The other place where inheritance has cropped up in our work so far
is the hierarchy of exceptions.
We have created this conventionally in Java,
taking advantage of the fact that ``PyObject`` is an interface,
to define a ``BaseException`` that is a real Java ``RuntimeException``,
and a ``PyObject``.
Further,
each Python exception that we have needed has a Java counterpart,
with a hierarchy in Java corresponding exactly to that in Python.

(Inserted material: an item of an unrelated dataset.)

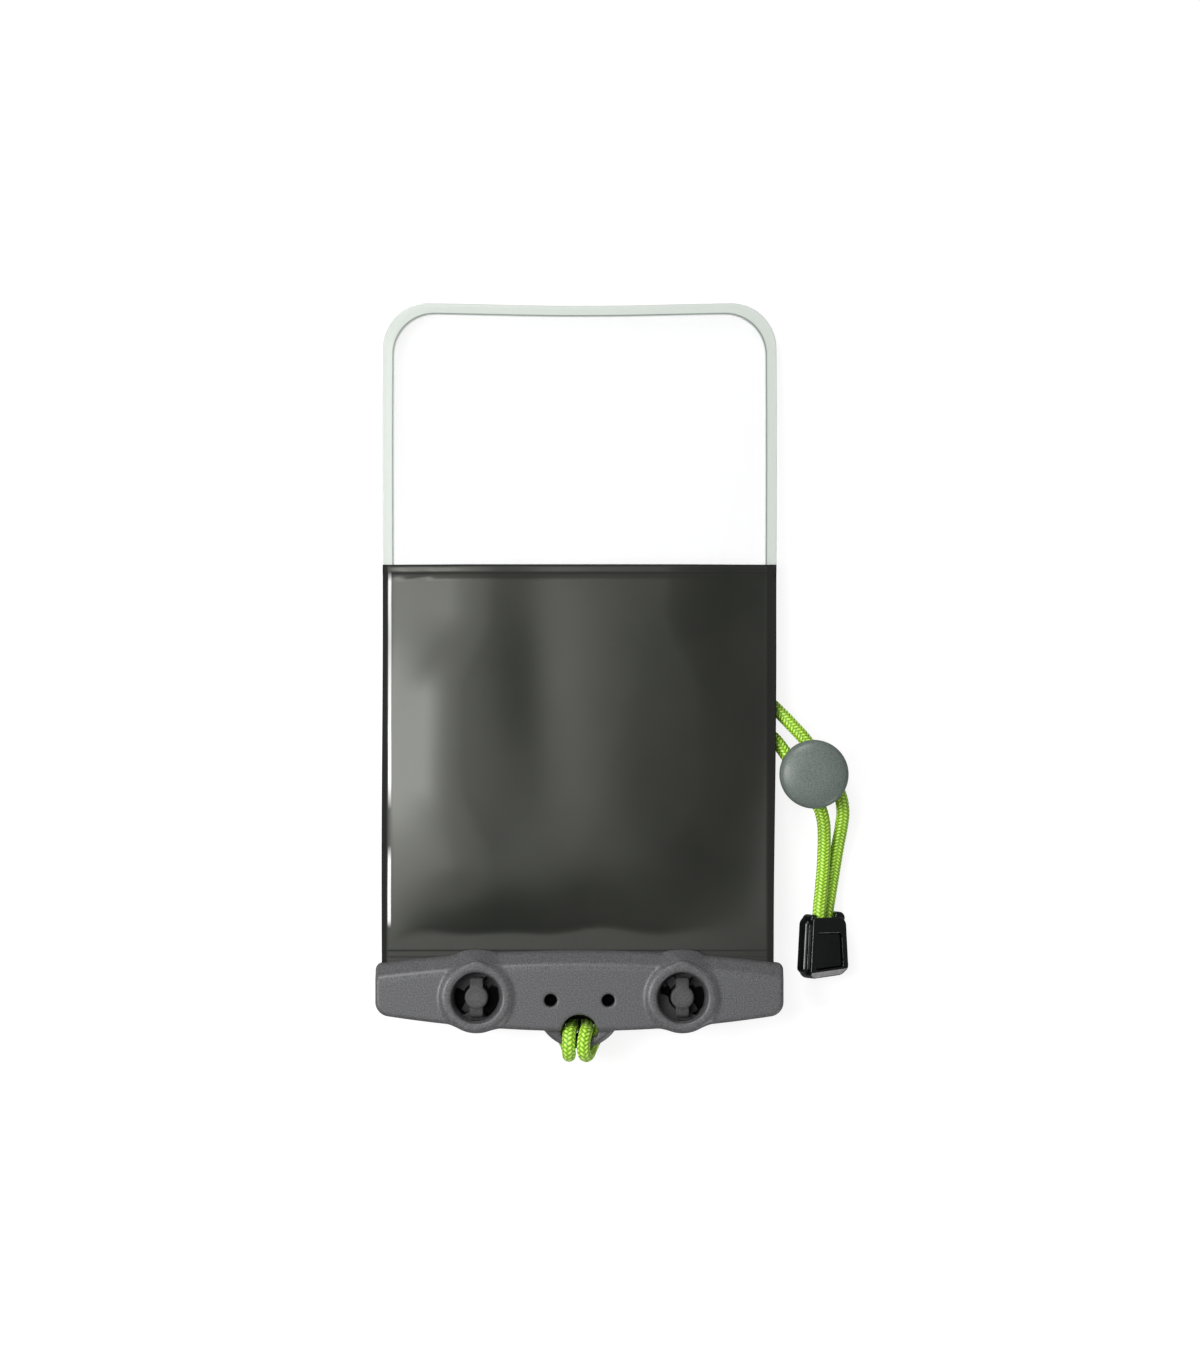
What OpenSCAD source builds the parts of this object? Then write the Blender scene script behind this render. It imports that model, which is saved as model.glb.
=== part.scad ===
/* [Pouch] */
// Length of the whole case, from the lanyard eye to the far end
case_len = 211.2; // [200:0.5:225]
// Width of the pouch across its welded edges
pouch_w = 112; // [104:0.5:120]
// Thickness of the film
film_t = 0.5; // [0.3:0.05:0.7]
// Width of the weld that joins the films round the edge
weld_w = 2.7; // [2:0.1:4]
// Width of the slope between the weld and the flat of the pouch
margin_w = 12.3; // [10:0.1:15]
// Depth of the front film below the weld
front_bulge = 3.8; // [2.5:0.1:4.2]
// Height of the back film above the weld
back_bulge = 4.8; // [3.5:0.1:6.5]
// Radius of the two far corners of the pouch
corner_r = 13; // [9:0.5:18]
// Radius of the pocket's own corners
pocket_corner_r = 7; // [4:0.5:9]
// Length of the grey panel, from the clip to its cross weld
panel_len = 109; // [80:0.5:130]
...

This choice is contrary to the conclusion in
:ref:`choices-implementation-inheritance`
that we should introduce a Java sub-class only when the layout changes
(that is, when we must add fields in the Java implementation),
and that we should otherwise use the same Java class for the Python sub-class.
To violate this means that creating another exception,
by multiple inheritance of existing exceptions,
will be impossible in cases where it would be possible in CPython.
There are no examples of this in the standard exceptions hierarchy,
but ``io.UnsupportedOperation`` inherits both ``OSError`` and ``ValueError``,
so the problem is a real one.

The drawback is that we can no longer catch (in Java)
specific types of Python exception,
unless they happen also το βε different in layout.
The Java class representing ``TypeError``, ``OverflowError`` and many others
is just ``BaseException``.

Exceptions give us a ready-made example of the way the "best base" is chosen,
that is, the value that becomes ``__base__`` in the new type:

..  code-block:: python

    >>> class E(TypeError, A, ImportError) : pass
    ...
    >>> E.__mro__
    (<class '__main__.E'>, <class 'TypeError'>, <class '__main__.A'>,
    <class 'ImportError'>, <class 'Exception'>, <class 'BaseException'>,
    <class 'object'>)
    >>> E.__base__
    <class 'ImportError'>

Although ``ImportError`` is last in the bases,
and contributes the last part of the MRO,
it is chosen as the "best base" for ``E``,
since it extends the layout of ``Exception``,
while ``TypeError`` does not.
A Java implementation of ``E``
would have to have the same Java class as ``ImportError``.
It is compatible with ``TypeError``,
which requires only the standard members of ``BaseException``,
and compatible with ``A`` by offering an instance dictionary.